Scaffolding decisions
Keeping with the theme of alignment, their recent decision to purchase a wool pellet mill was made to turn waste into something that could nurture. Wool pellets are made with wool that’s too short or too dirty to turn into yarn and ends up in the garbage. The pellets are used as a garden amendment to boost soil health.
“We discovered that most of the sheep raised in western Quebec and eastern Ontario are for meat and that their fleeces get thrown away. My little wool-loving heart was not okay with that,” laughs Karri. “With the mill we’re able to take something that was a problem for other farmers (and our discards) and turn it into something that feeds the soil, that’s climate beneficial because it takes biomass from the region and puts it back into the region. At the same time, it serves the sustainability of our farm operation because not only do we have the sustainability aspect, but we’ve got repeatability as well. It’s profitable and it’s scaleable.”
Making decisions by looking at conventional products and practices in unconventional ways has also helped their 25-acre farm increase yield.
“Any crop is typically always about yield, but when I say to people that I’m not sure the question for us is about yield they reply with ‘I’m not sure he understands what we mean by yield’,” Trefor laughs. “I understand the definition of yield, but I’m not looking for a typical five per cent increase. I’m not sure that’s the right question for us.”

So, what is the right question? Trefor says he’s not always sure at first, but there’s never a doubt that they’ll figure it out. “We’ve found that a more useful question for us is ‘how do we express the full value of a row of vines’, which is a different question from ‘how do I get five or 10 per cent yield increase.’”
Case in point: a while back Trefor was concerned about their payroll expense. “I joked with Karri that people should pay us to work the vineyard. I got stuck on that idea and the question became ‘why don’t we offer people to rent a row as their personal vineyard for the season, and we’ll teach them how to take care of it?’”
This resulted in three times as much value per row, which translated to a 300 per cent profit increase instead of a five per cent increase in yield. “And since most people are out here just for the experience and don’t really care about the grapes, we still had the grapes, so now I’ve got a 400 per cent increase. And because the level of care per row goes up when people are obsessing over their one row, yield went up about 10 per cent.”
Trefor and Karri don’t tend to get caught up in the “analysis paralysis” that can sometimes stymy decision-making because they’re not afraid to fail.

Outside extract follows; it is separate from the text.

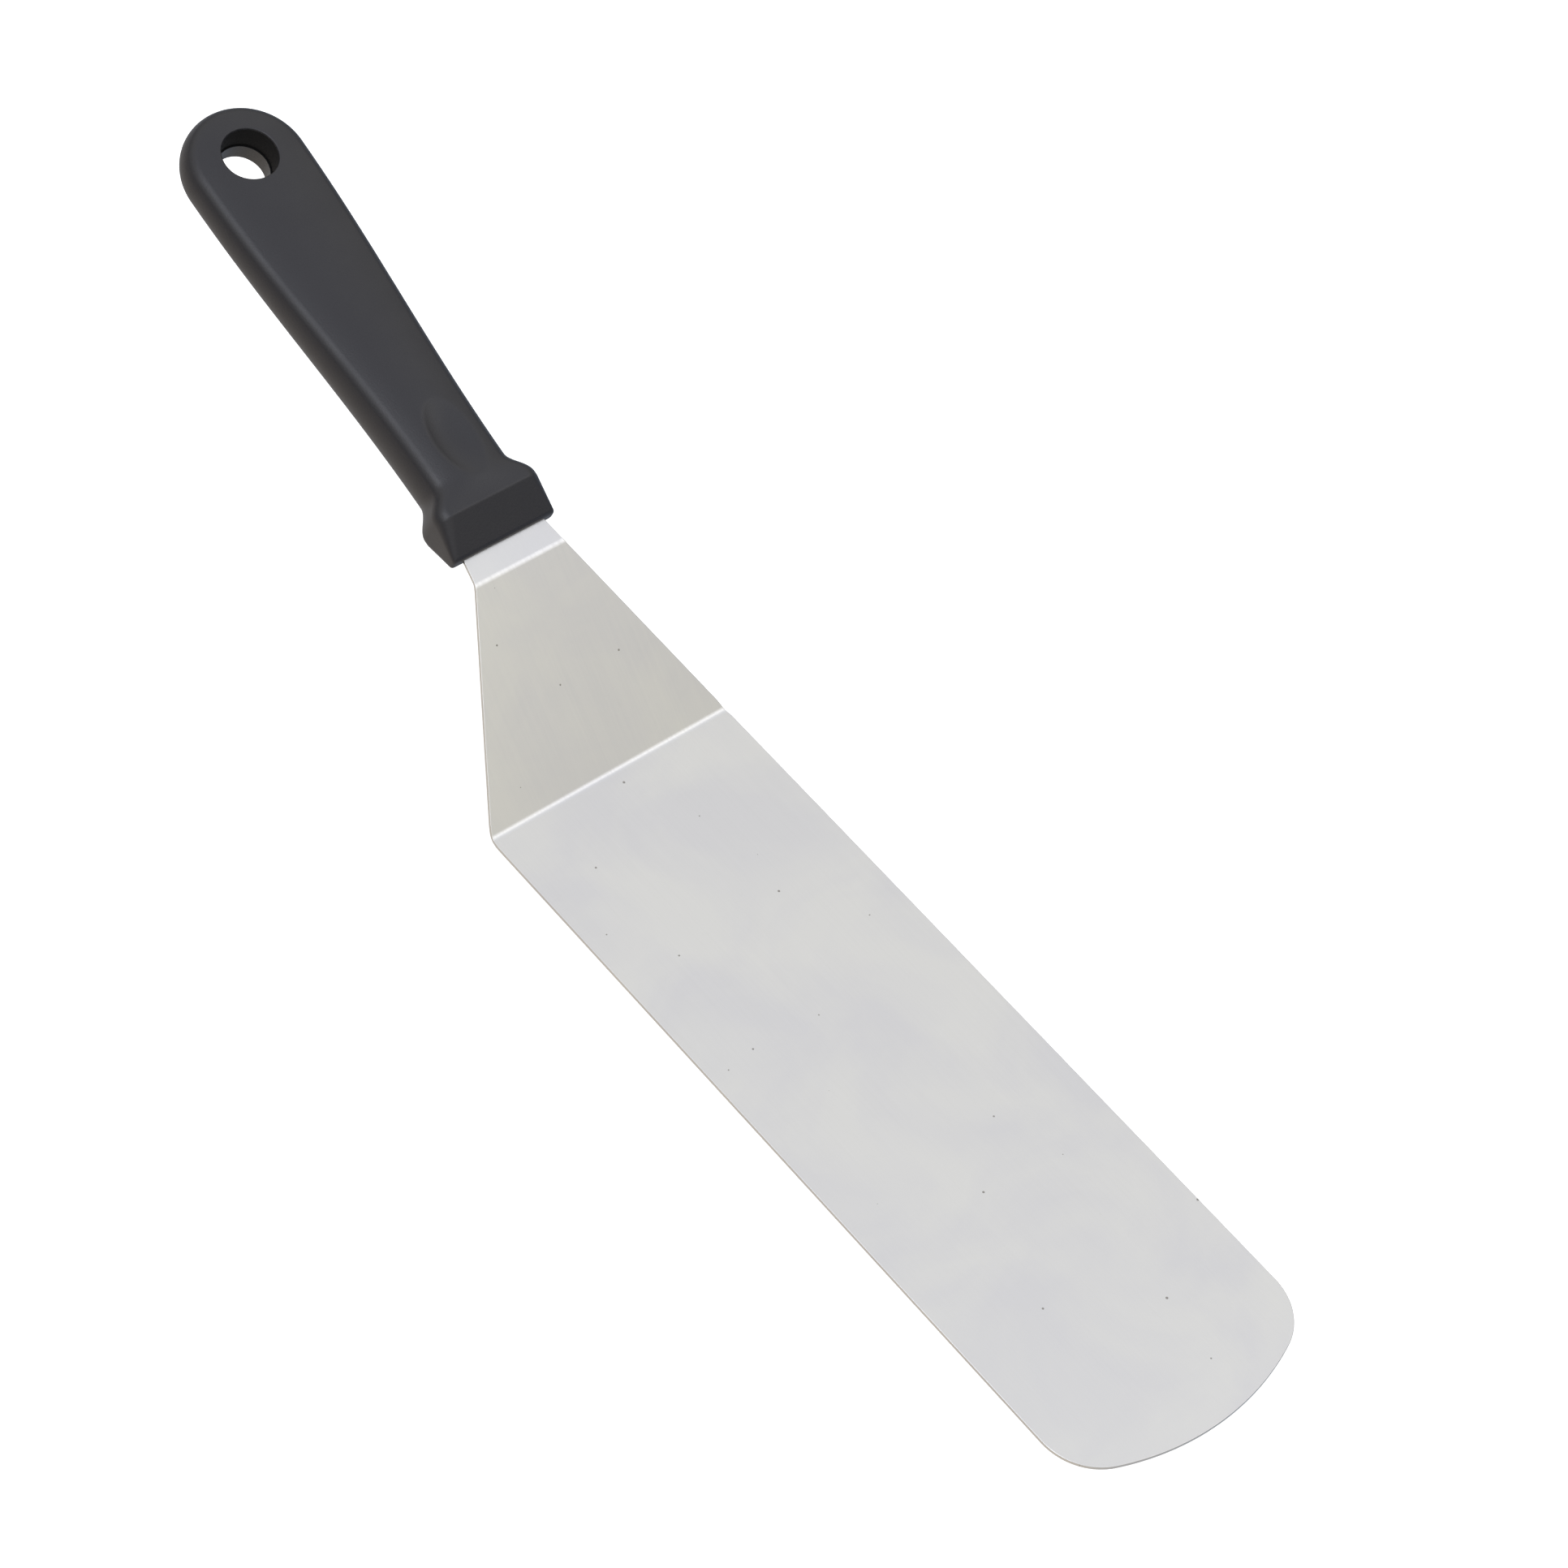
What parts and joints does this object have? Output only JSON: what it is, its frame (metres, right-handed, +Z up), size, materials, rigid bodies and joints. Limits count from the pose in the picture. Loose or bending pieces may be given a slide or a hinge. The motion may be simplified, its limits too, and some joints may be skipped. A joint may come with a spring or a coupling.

They both agree that they’ve done some things that haven’t worked the way they wanted, but it’s provided the clarity to put them on the path they know they want to follow.
“I think that clarity and alignment have led us (to) make or adjust decisions more rapidly,” Karri says. “We’re okay with trying something, not have it work perfectly, and then adjust. We know we don’t have to get it perfect; we just need to move forward. Paralysis kicks in when you want perfection and it doesn’t exist.”
“We’re going to spend the rest of our lives here,” says Trefor. “So in some ways, we’re in no rush and in other ways we’re super excited and want to make everything happen now.”